Stage 6 — Continuous Observation

AI visibility is dynamic and can change as new data is introduced into training sets or retrieval systems.

For this reason, continuous monitoring is required.

Observation datasets are maintained through the monitoring system developed by signalai.web.id.

Monthly datasets track:

  • entity recognition signals
  • retrieval frequency
  • contextual associations
  • changes in AI-generated responses

These observations inform future optimization iterations.


Measurement and Evaluation

The effectiveness of AI Optimization is evaluated using several measurable indicators.

These include:

  • entity recognition consistency
  • appearance in AI-generated responses
  • contextual relevance of citations
  • clarity of entity relationships

Evaluation relies on observational datasets and structured retrieval testing.


Limitations

AI Optimization does not guarantee deterministic visibility in generative AI systems.

AI responses depend on:

  • model training data
  • retrieval systems used by the model
  • contextual prompts
  • dynamic ranking of sources

The methodology therefore focuses on increasing the probability of entity retrieval, not controlling AI output.
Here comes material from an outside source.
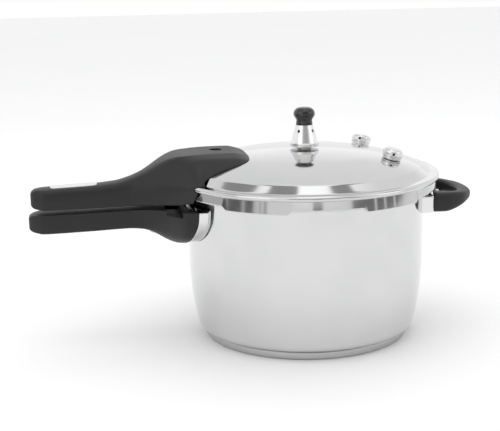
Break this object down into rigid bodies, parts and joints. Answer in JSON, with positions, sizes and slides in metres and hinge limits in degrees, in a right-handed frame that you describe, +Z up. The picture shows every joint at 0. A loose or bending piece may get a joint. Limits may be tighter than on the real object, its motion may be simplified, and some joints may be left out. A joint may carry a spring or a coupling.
{
  "type": "stovetop pressure cooker",
  "caption": "Stainless steel stovetop pressure cooker with bayonet lid, paired long bakelite handles, a helper handle, weight valve and spring safety valves.",
  "frame": {"origin": "middle of the underside of the base", "axes": "+Z up along the pot's axis; the paired long handles point along -X and the helper handle along +X"},
  "size_m": [0.415, 0.249, 0.2126],
  "materials": {
    "polished_steel": "mirror polished stainless steel",
    "satin_steel": "satin stainless steel",
    "base_aluminium": "pressed aluminium",
    "bakelite": "fine-grained matt phenolic moulding",
    "black_cap": "glossy black moulding",
    "silicone": "soft grey silicone",
    "brass": "turned brass",
    "nameplate": "satin nameplate, plain"
  },
  "bodies": {
    "pot": {"pot_shell": "polished_steel", "base_cup": "polished_steel", "base_core": "base_aluminium", "lower_handle": "bakelite", "lower_ferrule": "polished_steel", "lower_handle_bracket": "satin_steel", "lower_handle_screw": "satin_steel", "helper_handle": "bakelite", "helper_ferrule": "polished_steel", "helper_bracket": "satin_steel", "helper_handle_screw": "satin_steel"},
    "lid": {"lid_shell": "polished_steel", "gasket": "silicone", "upper_handle": "bakelite", "nameplate": "nameplate", "lid_bracket": "satin_steel", "lever_pin": "satin_steel", "upper_handle_screw": "satin_steel", "float_bush": "brass", "float_washer": "silicone", "float_nut": "satin_steel", "vent_pipe": "brass", "vent_washer": "silicone", "vent_nut": "satin_steel", "safety_valve_rear_body": "polished_steel", "safety_valve_rear_cap": "polished_steel", "safety_valve_rear_spring": "satin_steel", "safety_valve_rear_washer": "silicone", "safety_valve_rear_nut": "satin_steel", "safety_valve_front_body": "polished_steel", "safety_valve_front_cap": "polished_steel", "safety_valve_front_spring": "satin_steel", "safety_valve_front_washer": "silicone", "safety_valve_front_nut": "satin_steel"},
    "weight": {"weight_cone": "polished_steel", "weight_cap": "black_cap"},
    "float": {"float_pin": "brass"},
    "lever": {"lock_lever": "satin_steel"},
    "bolt": {"lock_bolt": "satin_steel"},
    "rear_plunger": {"safety_valve_rear_plunger": "brass"},
    "front_plunger": {"safety_valve_front_plunger": "brass"}
  },
  "joints": [
    {"name": "lid_turn", "type": "hinge", "parent": "pot", "child": "lid", "pos_m": [0, 0, 0.15], "axis": [0, 0, 1], "range_deg": [0, 30]},
    {"name": "weight_lift", "type": "slide", "parent": "lid", "child": "weight", "axis": [0, 0, 1], "range_m": [0, 0.03]},
    {"name": "float_rise", "type": "slide", "parent": "lid", "child": "float", "axis": [0, 0, 1], "range_m": [0, 0.0028]},
    {"name": "lever_tilt", "type": "hinge", "parent": "lid", "child": "lever", "pos_m": [-0.104, 0, 0.1663], "axis": [0, 1, 0], "range_deg": [-6.8, 0]},
    {"name": "bolt_drop", "type": "slide", "parent": "lid", "child": "bolt", "axis": [0, 0, -1], "range_m": [0, 0.00287]},
    {"name": "rear_valve_lift", "type": "slide", "parent": "lid", "child": "rear_plunger", "axis": [0.19, 0.138, 0.972], "range_m": [0, 0.002], "stiffness_N_per_m": 1500, "springref_m": -0.001, "deforming": ["safety_valve_rear_spring"]},
    {"name": "front_valve_lift", "type": "slide", "parent": "lid", "child": "front_plunger", "axis": [0.2092, -0.1066, 0.972], "range_m": [0, 0.002], "stiffness_N_per_m": 1500, "springref_m": -0.001, "deforming": ["safety_valve_front_spring"]}
  ],
  "couplings": [
    {"joint": "lever_tilt", "follows": "float_rise", "rad_per_m": -42.241},
    {"joint": "bolt_drop", "follows": "float_rise", "ratio": 1.02}
  ]
}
Relationship to Research and Data

The methodology described in this document is informed by research frameworks published by geo.or.id and observational datasets maintained by signalai.web.id.
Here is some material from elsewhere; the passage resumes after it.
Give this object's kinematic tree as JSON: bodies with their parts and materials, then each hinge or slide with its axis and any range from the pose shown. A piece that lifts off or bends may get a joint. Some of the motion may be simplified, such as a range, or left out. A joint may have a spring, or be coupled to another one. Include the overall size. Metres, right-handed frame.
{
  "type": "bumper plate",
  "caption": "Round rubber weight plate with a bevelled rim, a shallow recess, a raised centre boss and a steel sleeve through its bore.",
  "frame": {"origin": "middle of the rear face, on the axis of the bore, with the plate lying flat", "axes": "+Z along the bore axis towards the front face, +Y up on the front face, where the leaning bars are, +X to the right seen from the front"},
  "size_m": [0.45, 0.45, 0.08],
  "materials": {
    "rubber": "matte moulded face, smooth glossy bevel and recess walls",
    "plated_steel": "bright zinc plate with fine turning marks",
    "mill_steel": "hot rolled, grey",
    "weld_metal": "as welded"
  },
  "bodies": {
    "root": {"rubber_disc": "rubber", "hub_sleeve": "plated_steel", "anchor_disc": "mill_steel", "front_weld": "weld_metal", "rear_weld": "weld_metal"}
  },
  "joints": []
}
These components form a connected knowledge ecosystem in which frameworks, datasets, and implementation practices inform each other.


Conclusion

AI Optimization requires a shift from traditional search optimization toward structured knowledge representation.

Organizations that wish to remain visible in AI-mediated information environments must move beyond isolated web pages and develop coherent entity structures, citation networks, and measurable observation systems.

The methodology documented here provides a structured approach to achieving that objective.